When my daughter fights her nap I resort to anything possible, so hard, isn't it? I've resorted to putting her in the pushchair and rocking her until she falls asleep many a time then just put the hood over and stuck her in the hall, might be worth a try being as you said he falls asleep in the pushchair? xxx
 
I don't stop until she's napping, I try anything and everything, because I know if she doesn't nap (even be it 15-20mins), the rest of the day is a total write off in terms of her mood :haha:. I usually rock and sing to her, she'll cry herself to sleep in my arms after wrestling me. Sometimes I end up pushing her in the pushchair. But the arm rock will usually work, even if it takes an hour.
 
Thanks ladies!

It's definitely difficult! On the days where I'm home alone with all 3 children, it's hard to dedicate the time necessary to get DS2 to sleep (i.e. laying next to him and nursing to sleep) because my DD (2 years old) almost always comes to 'find' me and wakes the baby up. Up until a few weeks ago DS2 has HATED being in a wrap or carrier, so that has made it challenging to juggle all 3 kids at once sometimes!

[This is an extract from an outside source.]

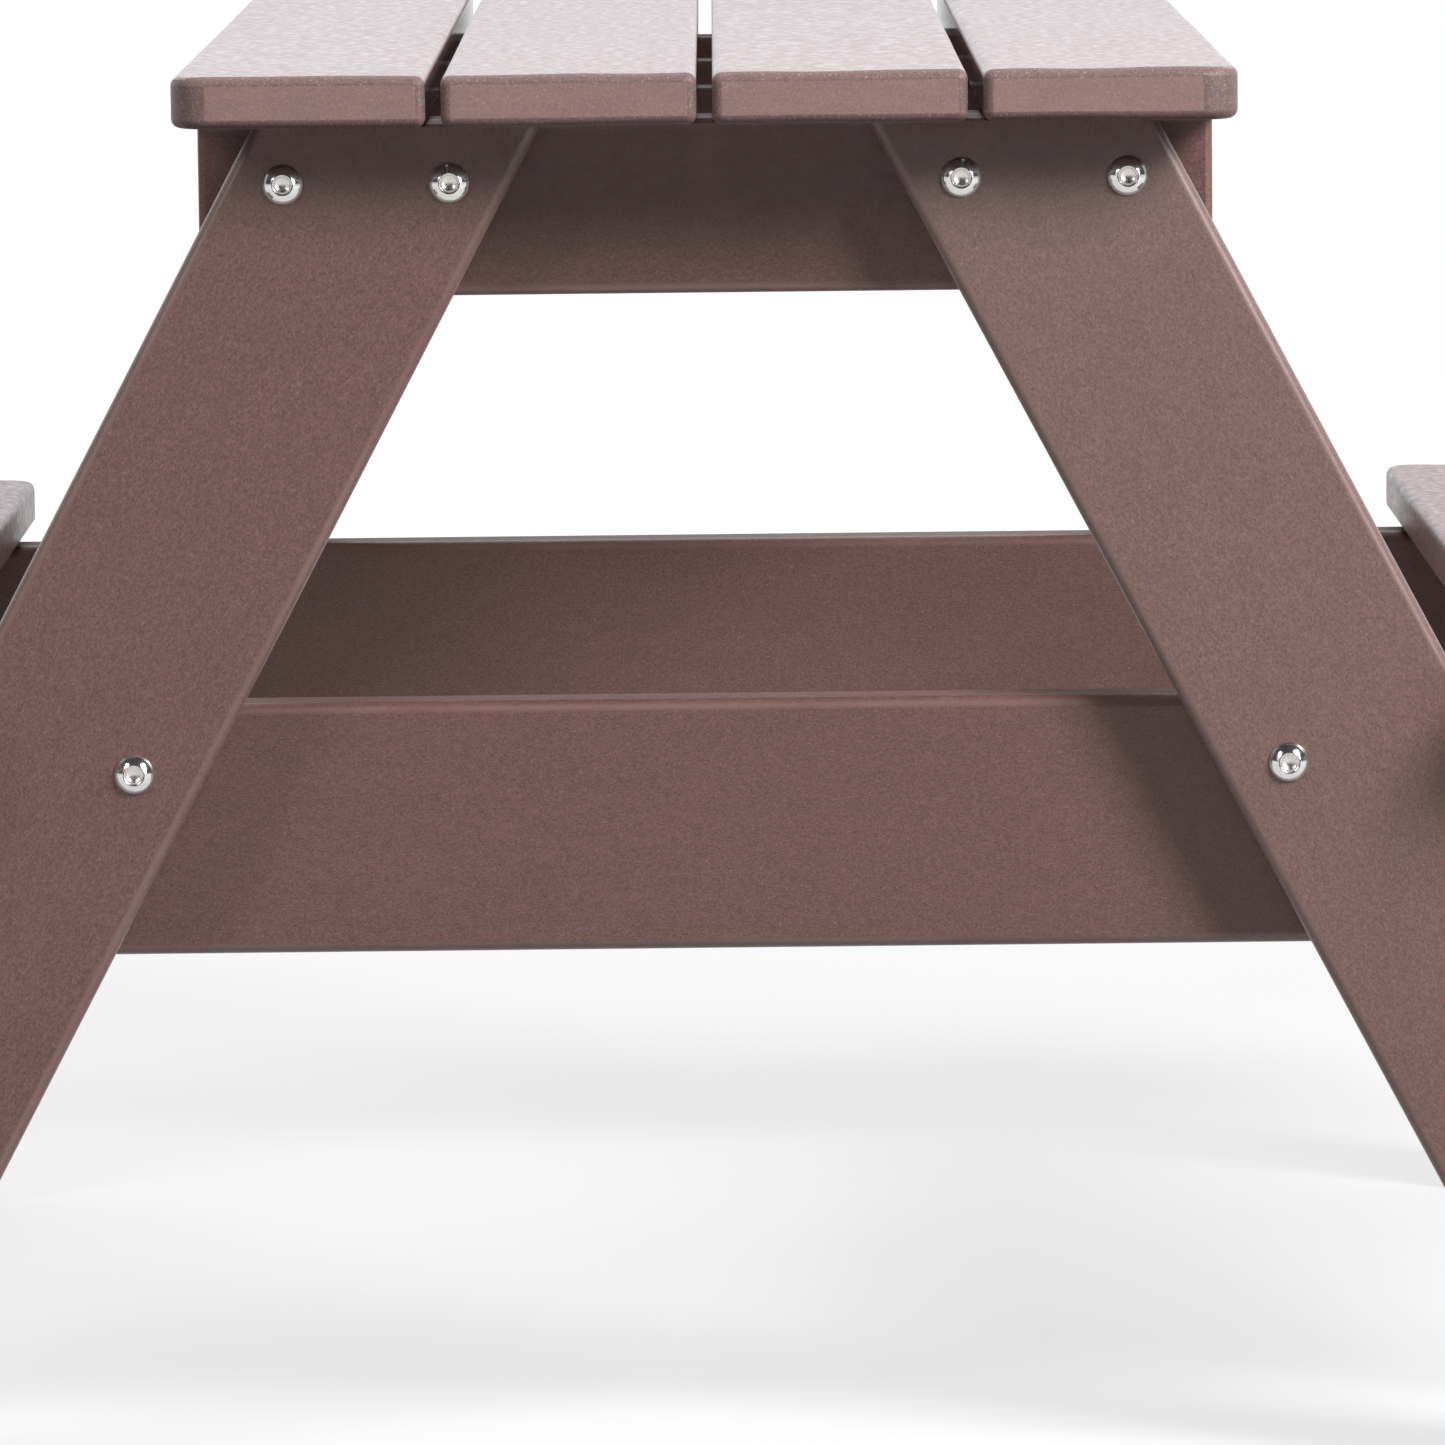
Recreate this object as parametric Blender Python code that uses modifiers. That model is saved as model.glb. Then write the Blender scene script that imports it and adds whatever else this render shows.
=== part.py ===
"""Child-size A-frame picnic table in recycled-plastic lumber, bolted together with stainless steel M8 bolts.

Metres, +Z up, standing on Z = 0. The table is centred on the origin: its length runs along Y and its benches lie
to the left (-X) and right (+X). "Near" is the -Y end and "far" the +Y end.

The tabletop and benches are flat boards. Each end has an A-frame: two raked legs outside, and behind them a
crossbeam under the tabletop and a seat rail that carries both benches, each joint held by two bolts.
"""

import math

import bmesh
import bpy
from mathutils import Matrix, Vector

# Overall sizes
TABLE_HEIGHT = 0.508
TABLETOP_LENGTH = 0.711
SEAT_LENGTH = 0.736
SEAT_DROP = 0.2077          # from the tabletop's underside to the benches' underside
SEAT_INNER_EDGE = 0.2855    # from the table's middle to a bench's inner edge

# Board lumber: tabletop, benches
BOARD_WIDTH = 0.089
BOARD_THICKNESS = 0.019
BOARD_GAP = 0.0055
BOARD_EDGE_RADIUS = 0.004
CORNER_RADIUS = 0.013       # in plan, at the outer corners of the tabletop and of each bench

# Frame lumber: legs, seat rails, crossbeams
FRAME_WIDTH = 0.090
FRAME_THICKNESS = 0.0254
FRAME_EDGE_RADIUS = 0.003
BEAM_HEIGHT = 0.0625        # crossbeams and battens under the tabletop
BEAM_INSET = 0.0065         # from a tabletop or bench edge to the end of the beam under it
BATTEN_THICKNESS = 0.019
BATTEN_EDGE_RADIUS = 0.002  # battens and cleats
BATTEN_OFFSET = 0.095       # from the middle of the table to each batten's middle
CLEAT_HEIGHT = 0.038

# A-frame
LEG_RAKE = math.radians(27.85)
LEG_TOP_OFFSET = 0.108      # leg's centre line at the tabletop's underside, from the table's middle
LEG_SETBACK = 0.0345        # from the tabletop's end to the leg's outer face

# Bolts: M8 with a button head and a hexagon socket, and a flanged cap nut on each
BOLT_RADIUS = 0.004
BOLT_LENGTH = 0.060
HOLE_RADIUS = 0.0045
HEAD_RADIUS = 0.007
HEAD_HEIGHT = 0.0044
HEAD_RIM = 0.0009           # height of the straight rim under the head's dome
TIP_CHAMFER = 0.001
SOCKET_ACROSS_FLATS = 0.005
SOCKET_DEPTH = 0.0028
NUT_ACROSS_FLATS = 0.013
NUT_HEX_HEIGHT = 0.008
NUT_HEIGHT = 0.0145
NUT_DOME_RADIUS = 0.0058
FLANGE_RADIUS = 0.0085
FLANGE_THICKNESS = 0.0016
NUT_BORE_DEPTH = 0.0115
BEAM_BOLT_DEPTH = 0.021     # from the tabletop's underside to the upper bolts
BEAM_BOLT_OFFSETS = (0.090, 0.1486)
RAIL_BOLT_OFFSET = 0.2045   # upper bolt of the leg and rail joint, from the table's middle
RAIL_BOLT_DEPTH = 0.0217    # from the rail's top edge to that bolt

GAP = 0.0003                # between pieces that touch
MERGE_DISTANCE = 0.00001
ROUND_STEPS = 12
DOME_STEPS = 3
SHARP_ANGLE = math.radians(35)      # an edge that turns by more is rounded, or stays sharp on a round piece
CUTTER_OVERSHOOT = 0.002

# Worked out from the sizes above
UNDERSIDE = TABLE_HEIGHT - BOARD_THICKNESS
RAIL_TOP = UNDERSIDE - SEAT_DROP
RAIL_MIDDLE = RAIL_TOP - FRAME_WIDTH / 2
LEG_FACE = TABLETOP_LENGTH / 2 - LEG_SETBACK        # outer face of the legs, from the table's middle
BEAM_FACE = LEG_FACE - FRAME_THICKNESS - GAP        # outer face of crossbeam and seat rail
TABLETOP_WIDTH = 4 * BOARD_WIDTH + 3 * BOARD_GAP
BENCH_WIDTH = 2 * BOARD_WIDTH + BOARD_GAP
SEAT_OUTER_EDGE = SEAT_INNER_EDGE + BENCH_WIDTH

ENDS = {"near": -1, "far": 1}
SIDES = {"left": -1, "right": 1}


def clear_scene():
    for obj in list(bpy.data.objects):
        bpy.data.objects.remove(obj)


def new_collection(name):
    collection = bpy.data.collections.new(name)
    bpy.context.scene.collection.children.link(collection)
    return collection


def make_material(name, color, roughness, metallic):
    material = bpy.data.materials.new(name)
    material.use_nodes = True
    shader = material.node_tree.nodes["Principled BSDF"]
    shader.inputs["Base Color"].default_value = (*color, 1)
    shader.inputs["Roughness"].default_value = roughness
    shader.inputs["Metallic"].default_value = metallic
    return material


clear_scene()
TABLE = new_collection("picnic_table")
CUTTERS = new_collection("cutters")
BOARD_PLASTIC = make_material("board_plastic", (0.16, 0.085, 0.075), 0.55, 0.0)
FRAME_PLASTIC = make_material("frame_plastic", (0.155, 0.079, 0.068), 0.60, 0.0)
STAINLESS = make_material("stainless_steel", (0.66, 0.655, 0.65), 0.20, 1.0)


def add_object(name, mesh, material, place=(0, 0, 0), turn=0.0):
    """A table part: `mesh` at `place`, turned by `turn` radians about the vertical."""
    obj = bpy.data.objects.new(name, mesh)
    obj.location = place
    obj.rotation_euler.z = turn
    if not mesh.materials:
        mesh.materials.append(material)
    TABLE.objects.link(obj)
    return obj


def add_cutter(name, mesh):
    obj = bpy.data.objects.new(name, mesh)
    obj.hide_render = True
    obj.display_type = "WIRE"
    CUTTERS.objects.link(obj)
    return obj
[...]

Thanks for the responses! It's good to know I'm not alone at least :flower:
 
My son does this too and I have no suggestions. I know by now that about 2 hours after he gets up, he's ready for a nap, but his schedule is so weird. He wakes at 5 am and is UP, it's not a night waking, and then goes down for a nap at 7, sleeps until 8, is up until around 10ish, sleeps until 12-1, takes another nap from 3-4ish and then will be up until we put him to bed at 7 pm. If anyone has any suggestions, let me know!

He's got a routine since he was a month old for his bedtime, bath, bottle, book, bed, but we seriously cannot nail down a normal nap schedule. And he will NOT sleep at daycare. He only goes 2 1/2 days a week, but on the full days he only sleeps for maybe an hour all day.